Reconhecendo que existe muita burocracia para obtenção da CNH, assim como para funcionamento das autoescolas, Joseilton explica que, quem trabalha no processo de habilitação há anos sabe que isso se justifica pelo aumento no número de mortes decorrentes dos sinistros de trânsito: “A defesa do poder público contra esses sinistros é o aumento do rigor na formação de novos condutores de veículos automotores e isso acaba refletindo no preço”.

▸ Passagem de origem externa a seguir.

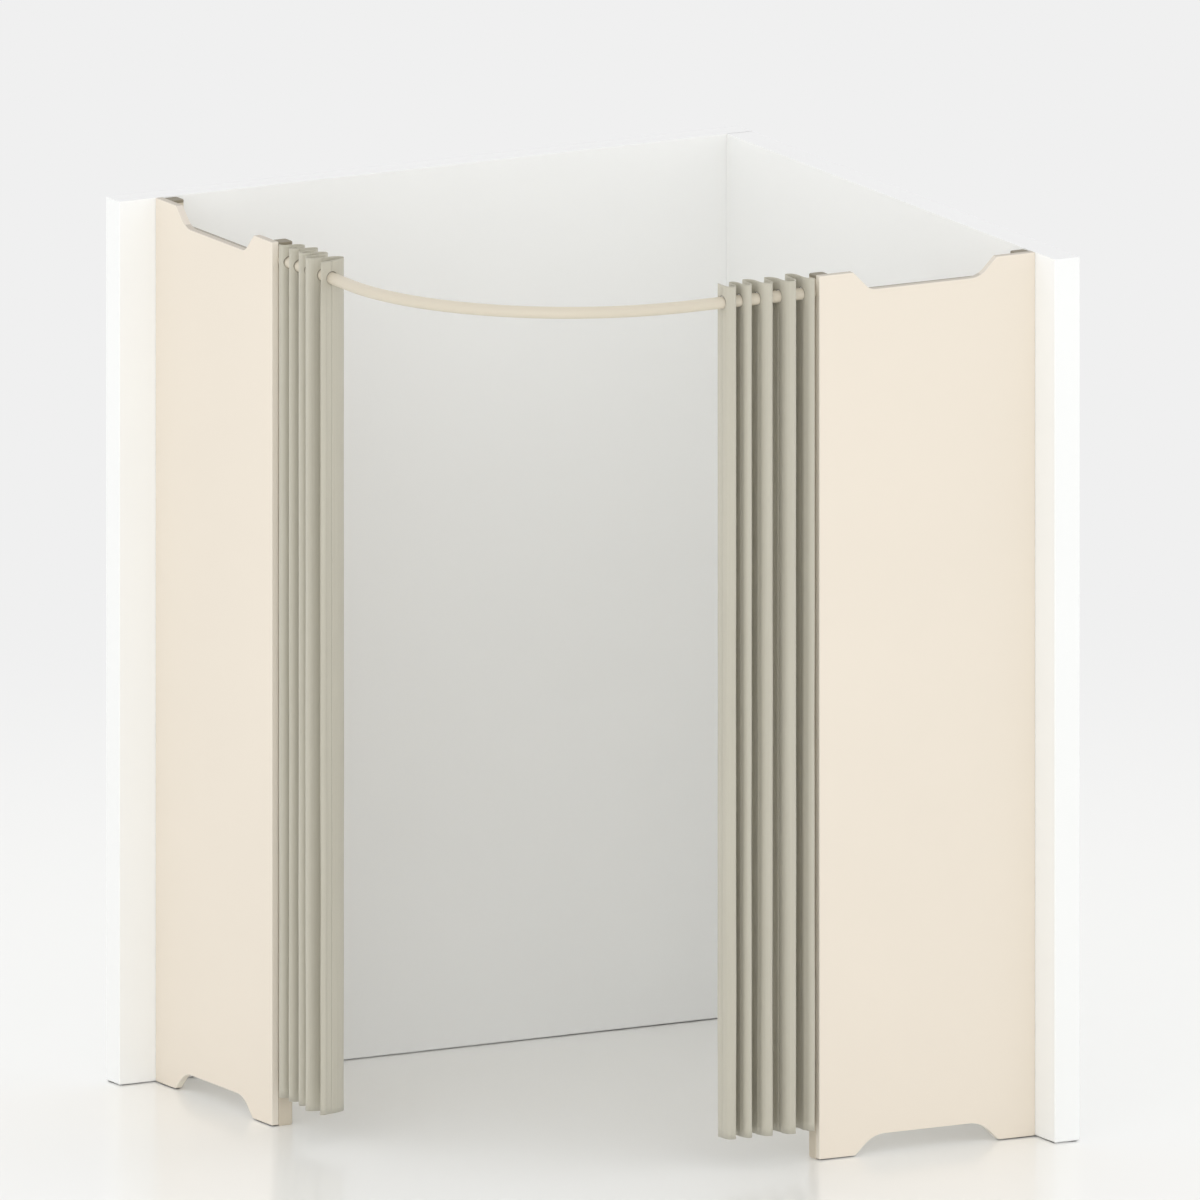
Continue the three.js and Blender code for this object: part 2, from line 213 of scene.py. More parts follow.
class Finish(Graph):
    """A material with one Principled shader."""

    def __init__(self, name, **uniform):
        self.material = bpy.data.materials.new(name)
        self.material.use_nodes = True
        super().__init__(self.material.node_tree)
        self.shader = self.tree.nodes["Principled BSDF"]
        self.surface(**uniform)

    def surface(self, **fed):
        """Feeds the shader's sockets by name and gives the material."""
        for socket, value in fed.items():
            self.feed(self.shader.inputs[socket.replace("_", " ")], value)
        return self.material

    def place(self):
        """Where a point lies on the object, in metres."""
        return self.node("TexCoord", {}, output="Object")

    def noise(self, place, size, detail=2.0):
        """Soft cloudy noise between 0 and 1, with clouds of about this size in metres."""
        return self.node("TexNoise", {}, Vector=place, Scale=1 / size, Detail=detail)

    def mix(self, factor, first, second):
        """One colour into another. The colours are the Mix node's seventh and eighth sockets."""
        colours = [value if isinstance(value, Signal) else (*value, 1) for value in (first, second)]
        return self.node("Mix", {"data_type": "RGBA"}, factor, *[None] * 5, *colours, output=2)

    def bump(self, heights, depth):
        """Raises the surface by heights times depth, in metres."""
        made = self.node("Bump", {}, Distance=depth, Height=heights)
        self.feed(self.shader.inputs["Normal"], made)


def linear(red, green, blue):
    """A colour as a paint chart gives it, from 0 to 255, into the light values that a shader uses: its
    share to the power of 2.4, nearly, and a straight line for the darkest values."""
    share = np.array((red, green, blue)) / 255
    return tuple(np.where(share <= 0.04045, share / 12.92, ((share + 0.055) / 1.055) ** 2.4).tolist())


print("a middle grey of 128 is", round(linear(128, 128, 128)[0], 3), "in light")


# %% [markdown]
# ## Finishes
#
# Most of the booth is smooth paint and laminate. Such faces are never perfectly even: the paint has a
# faint grain, the colour drifts by a percent or two, and the gloss is a little broken. Each finish
# therefore mixes two close colours with a large soft noise and adds a very shallow bump.


# %% Make the smooth finishes
CLOUD_SIZE = 0.35
DARKER_SHARE = 0.97
GLOSS_SPREAD = 0.08


def smooth_finish(name, colour, roughness, grain, depth):
    """Paint, laminate or moulded plastic. Its colour drifts towards a slightly darker one, and its grain
    is a fine noise of the given size and depth in millimetres."""
    finish = Finish(name)
    place = finish.place()
    clouds = finish.noise(place, CLOUD_SIZE)
    fine = finish.noise(place, grain * MM, detail=3.0)
    light = linear(*colour)
    darker = tuple(part * DARKER_SHARE for part in light)
    tint = finish.mix(clouds, light, darker)
    gloss = roughness + (fine - 0.5) * GLOSS_SPREAD
    finish.bump(fine, depth * MM)
    return finish.surface(Base_Color=tint, Roughness=gloss)


# Colour, roughness, and the size and depth of the grain.
SMOOTH_FINISHES = {
    "wall_white": ((251, 252, 251), 0.5, 4, 0.08),
    "board_cream": ((239, 229, 214), 0.48, 3, 0.1),
    "edge_cream": ((236, 228, 214), 0.55, 2, 0.12),
    # Painted shade: greyer and darker colours for the boards' sloping and level upper edges.
    "sloped_edge_shade": ((226, 217, 205), 0.55, 2, 0.12),
    "level_edge_shade": ((202, 194, 182), 0.7, 2, 0.12),
    # Painted shade: a slightly darker white for the walls' level tops.
    "frame_top_shade": ((246, 246, 246), 0.6, 3, 0.1),
    "post_cream": ((214, 204, 186), 0.42, 1.5, 0.12),
    "rail_cream": ((216, 207, 189), 0.38, 1.5, 0.08),
    "cap_brown": ((138, 130, 112), 0.55, 1.2, 0.15),
    "bar_grey": ((164, 157, 144), 0.55, 1.2, 0.15),
    # Painted shadow: dark brown for the undersides of the board feet.
    "painted_foot_shadow": ((92, 82, 70), 0.7, 2, 0.1),
}
smooth = {name: smooth_finish(name, *values) for name, values in SMOOTH_FINISHES.items()}
print("smooth finishes:", len(smooth))

# %% [markdown]
# The screws and bolts are zinc plated. Zinc is a bright metal whose colour and gloss are broken by a
# fine grain. The folded core is plain paperboard with short fibres, and a coarser noise gives them.


# %% Make the metal and the hidden finish
def grained_finish(name, colours, grain, detail, relief, roughness, **uniform):
    """A finish whose colour and roughness both follow one fine noise. Roughness is given as its lowest
    value and its spread."""
    finish = Finish(name, **uniform)
    fine = finish.noise(finish.place(), grain, detail=detail)
    tint = finish.mix(fine, *(linear(*colour) for colour in colours))
    finish.bump(fine, relief)
    low, spread = roughness
    return finish.surface(Base_Color=tint, Roughness=low + fine * spread if spread else low)


ZINC_COLOURS = (205, 206, 208), (172, 174, 178)
ZINC_ROUGHNESS = (0.26, 0.16)
PAPER_COLOURS = (188, 160, 122), (160, 132, 96)
PAPER_ROUGHNESS = (0.9, 0)
zinc = grained_finish("zinc", ZINC_COLOURS, 1.2 * MM, 4.0, 0.03 * MM, ZINC_ROUGHNESS, Metallic=1.0)
core_paper = grained_finish("core_paper", PAPER_COLOURS, 3 * MM, 6.0, 0.2 * MM, PAPER_ROUGHNESS)
print("roughness, lowest and spread:", ZINC_ROUGHNESS, "for zinc,", PAPER_ROUGHNESS, "for paper")

# %% [markdown]
# ## The curtain cloth
#
# The curtains are a heavy plain weave in a warm grey. The weave follows the cloth, so it reads the
# cloth's own UV map, which holds metres along the cloth and metres up it. Two crossed sine waves give
# the warp and the weft, and a noise drawn out upwards gives the uneven warp yarns. The edge of each
# rail hole is bound with a darker thread, which also stands in for the shade in the gap round the rail,
# and above the rail it is painted much darker: painted shade. Sheen lifts the edges of the folds as
# loose fibres do.


# %% Make the cloth
YARN = 1.4 * MM
BINDING = 1.8 * MM
BINDING_SOFT = 0.8 * MM
CLOTH_RELIEF = 0.3 * MM
# Changes per metre, along the cloth and up it.
YARN_CHANGES = (240, 1.6)
DRIFT_CHANGES = (6, 1.5)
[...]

Ele também citou que, justamente pensando na parcela da sociedade que tem dificuldade no acesso a CNH, foi apresentada uma Lei ainda no ano de 2021 e sancionada pelo presidente Lula agora em 2025 (Lei 15.153), autorizando a utilização de recursos do Fundo Nacional de Segurança e Educação no Trânsito – FUNSET para financiar o processo de obtenção da CNH para os cidadãos inscritos no CadÚnico.
Impactos
Questionado sobre os principais impactos no setor de autoescolas, em Alagoas, caso o projeto seja implantado, Joseilton pontua que, uma vez que o projeto contempla a dispensa da formação teórica e disponibilização de vídeos didáticos pelo Youtube, isso implica necessariamente na demissão imediata de todos os instrutores de trânsito capacitados para as aulas teóricas.
“E muito embora ele justificasse que a manutenção dos exames justificaria a existência das autoescolas, isso não é verdade, pois os exames como são realizados hoje, não garantem a aprovação do aluno efetivamente capacitado. Informo que melhorias nos exames teóricos assim como práticos constavam como meta do CONTRAN desde 2021, na Resolução 870 do PNATRANS e mesmo que passados quatro anos, nunca foi promovida nenhuma modernização nesse sentido”, pontuou.
Para o representante dos CFCs de Alagoas, se os instrutores de trânsito puderem ministrar aulas sem vínculo com o CFC e, “ao que tudo indica, através de aplicativo tipo Uber, não daria para concorrer com o instrutor autônomo, então acredito que a medida implicaria no fechamento de todos os CFC´s, extinguindo a atividade no Estado”.